I guess I should just play around with your code a bit, it seems it's much better than I could ever do. With the FEM treatment of the eddy currents, you can probably get a detailed look at how the field in the armature changes, and thereby confirm or disprove my speculations above.

Anyway I made some progress on the experimental front and build a Rogowski coil for current measurements. I have a few pictures here:

I followed the proven design of stripping a piece of coax cable of it's outer conductor, wrapping it in 0.1mm magnet wire and headshrinking it. I also constructed some kind of connector to hold the loop together

The scope trace shows voltage (bottom trace) and the derivative of the current current (top trace). I have not constructed an integrator for the Rogowski probe yet. The waveform looks rather as expected though, for a critically-ish damped RLC circuit. I suppose the peak towards the end of the trace is when the SCR stops conducting and the diode takes over.

WaveRider

Sat Apr 05 2008, 12:43PM

Registered Member #29 Joined: Fri Feb 03 2006, 09:00AM
Location: Hasselt, Belgium
Posts: 500

Thanks for the compliments! You are correct that the simple inductance argument is not the whole story. Penetration of the magnetic field into the conductive armature over time must be considered too.. I think the US DOE built a model of induction guns using inductive coupling arguments.... Google <<slingshot coilgun simulator>> to find links to their work...

Nice Rogowski coil you have there.. I notice your O-scope looks digital.. Can you recover the numerical samples from your scope? If so, you can do the integration numerically using a short piece of code...

Dr. Shark

Sat Apr 05 2008, 01:49PM

Registered Member #75 Joined: Thu Feb 09 2006, 09:30AM
Location: Montana, USA
Posts: 711

Thanks for your thumbs-up on the Rogowski Coil, I have added an integrator to it now. While my scope is in fact digital, it does not talk to my computer, so I had to do in in hardware (which I prefer anyway).

My waveforms are rather slow (up to a ms), so I decided to choose the time constant of the RC integrator to be 10ms with R=100k and C=100nF. This means the gain is rather low, and in fact I had to use the 5mv/div setting on my oscilloscope to capture the following waveform.

I am still quite happy with the result though!

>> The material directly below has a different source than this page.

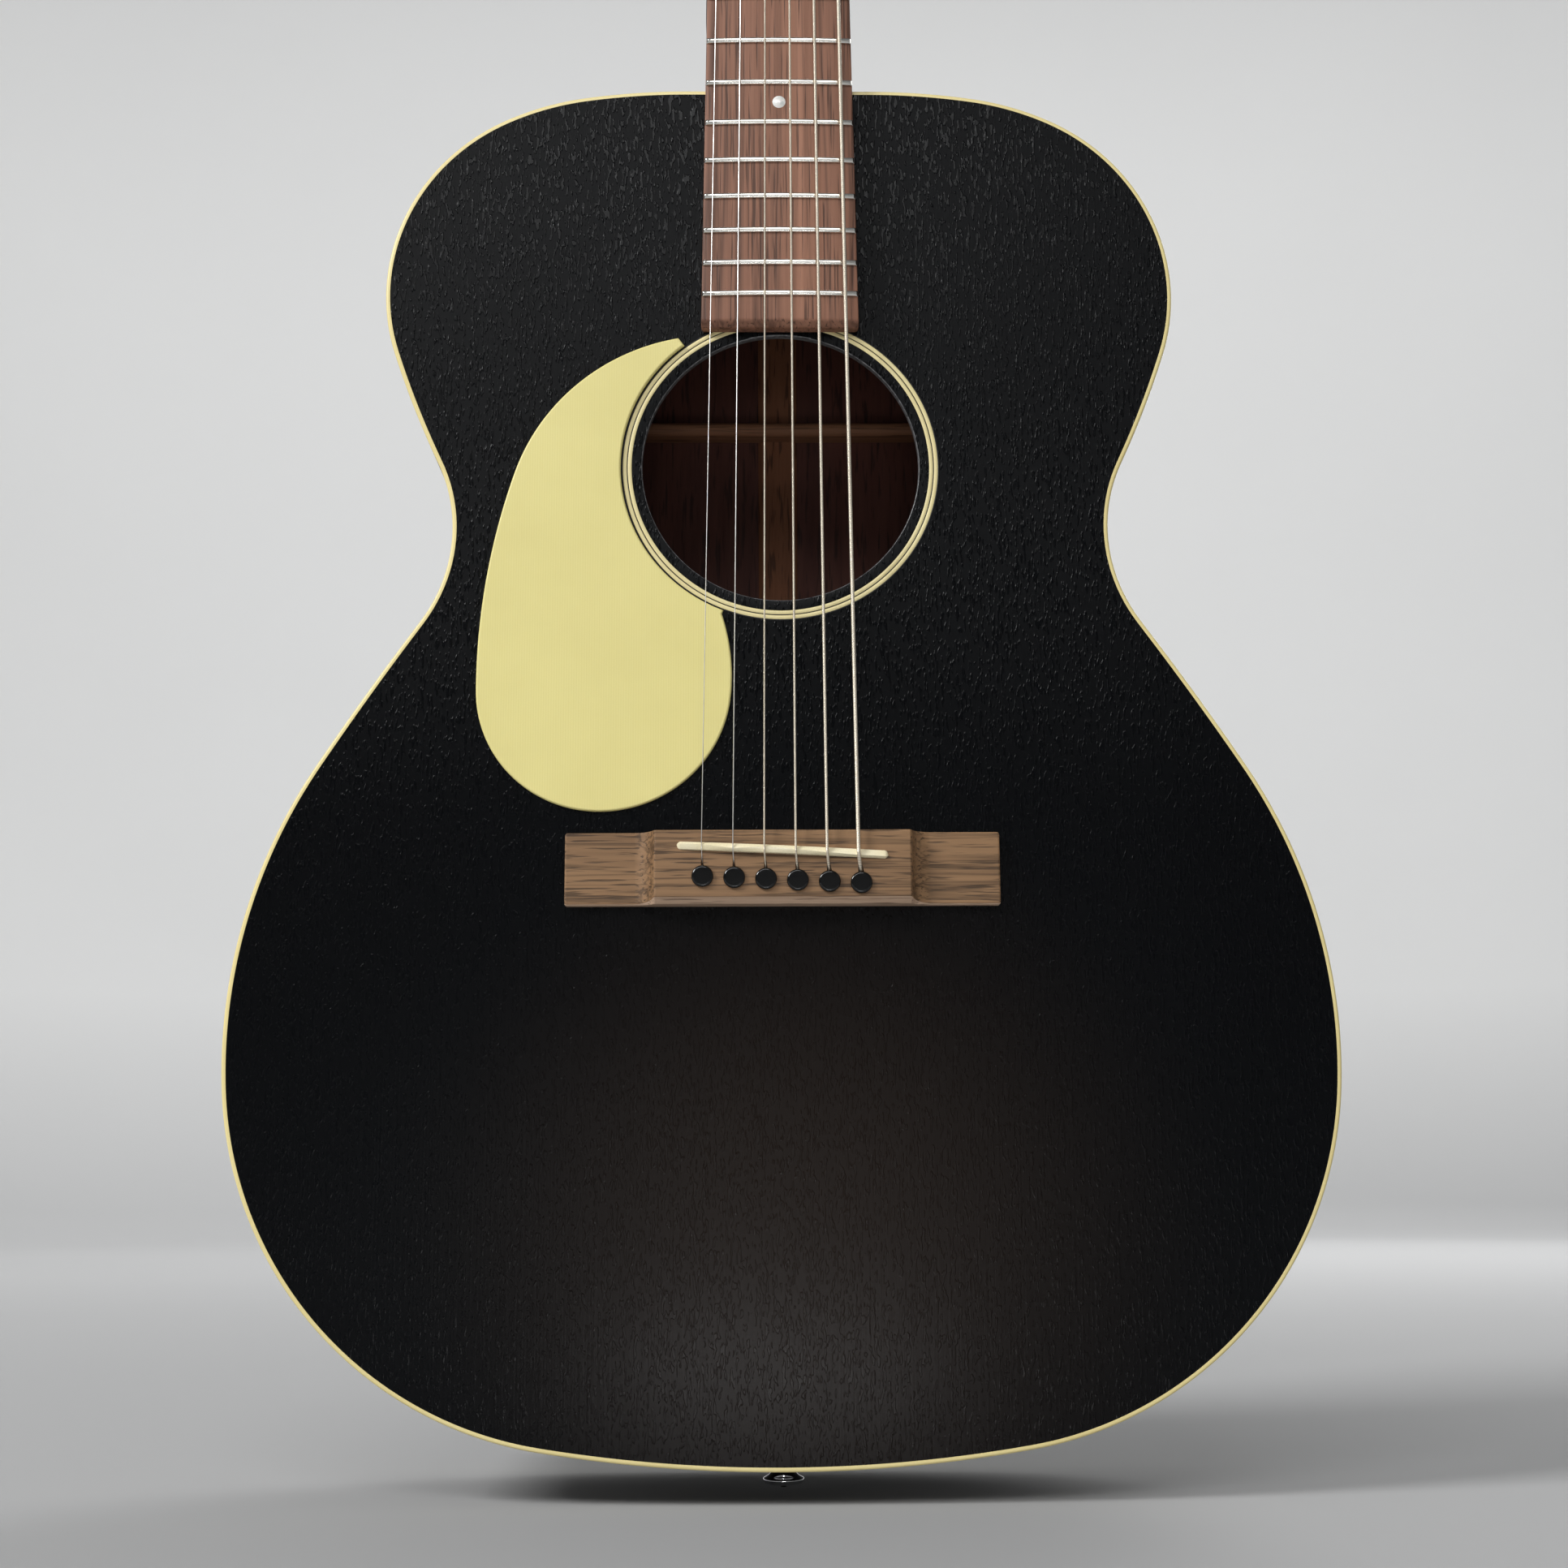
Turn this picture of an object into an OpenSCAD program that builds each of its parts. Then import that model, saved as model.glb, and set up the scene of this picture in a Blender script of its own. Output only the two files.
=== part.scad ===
// Left-handed 000-size steel-string acoustic guitar.
// Z runs up the neck, the front faces -Y and +X is the bass side.
// The origin is on the strap pin's axis where it leaves the tail.

/* [Body] */
// Depth from the front face to the strap pin's axis
pin_y = 52.5; // [48:0.5:57]
// Thickness of the top plate
top_t = 2.9; // [2.6:0.1:3.4]
// Thickness of the back plate
back_t = 2.6; // [2.4:0.1:3]
// Thickness of the bent sides
side_t = 2.2; // [1.9:0.1:2.6]
// Greatest depth of the body
body_d = 105.3; // [104:0.1:107]
// Radius of the arched back
dome_r = 4572; // [4200:10:5200]
// Height above the tail of the back's deepest point
dome_z = 51; // [40:1:60]
// Width of the edge binding
bind_w = 1.6; // [1.2:0.1:1.8]
// Height of the edge binding
bind_h = 5.5; // [4.5:0.1:6.5]

/* [Sound hole] */
// Height of the sound hole's centre above the tail
hole_z = 346; // [344:0.5:347]
// Radius of the sound hole
hole_r = 49.5; // [48:0.1:50]
// Inner radius of the rosette
rosette_in = 53.3; // [52:0.1:53.5]
// Outer radius of the rosette
rosette_out = 56.9; // [56:0.1:57]
// Thickness of the pickguard
guard_t = 1.4; // [1:0.1:1.8]
// Gap radius between the pickguard and the rosette
guard_r = 57.2; // [57.1:0.1:58]

/* [Strings] */
// Length from the nut to the theoretical saddle line
scale_len = 632.46; // [630:0.01:635]
// Spread of the outer strings at the nut
nut_spread = 36.6; // [35:0.1:37]
// Spread of the outer strings at the saddle
saddle_spread = 53.6; // [53:0.1:54.5]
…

The current trace is the bottom one, 100us/div, and it is really neat how the sinusoidal oscillation changes into an exponential decay exactly at the center line. This is where the SCR stops conduction and the freewheel diode takes over.
Now I'll just have to play with my RLC simulation code for a bit to figure out what the peak current is, but I believe it to be around 5kA.

WaveRider

Sat Apr 05 2008, 02:54PM

Registered Member #29 Joined: Fri Feb 03 2006, 09:00AM
Location: Hasselt, Belgium
Posts: 500

You can estimate the current, if you know the capacitor capacitance, from I=-C * dV/dt. The slope of your capacitor voltage curve will allow you to estimate coil current.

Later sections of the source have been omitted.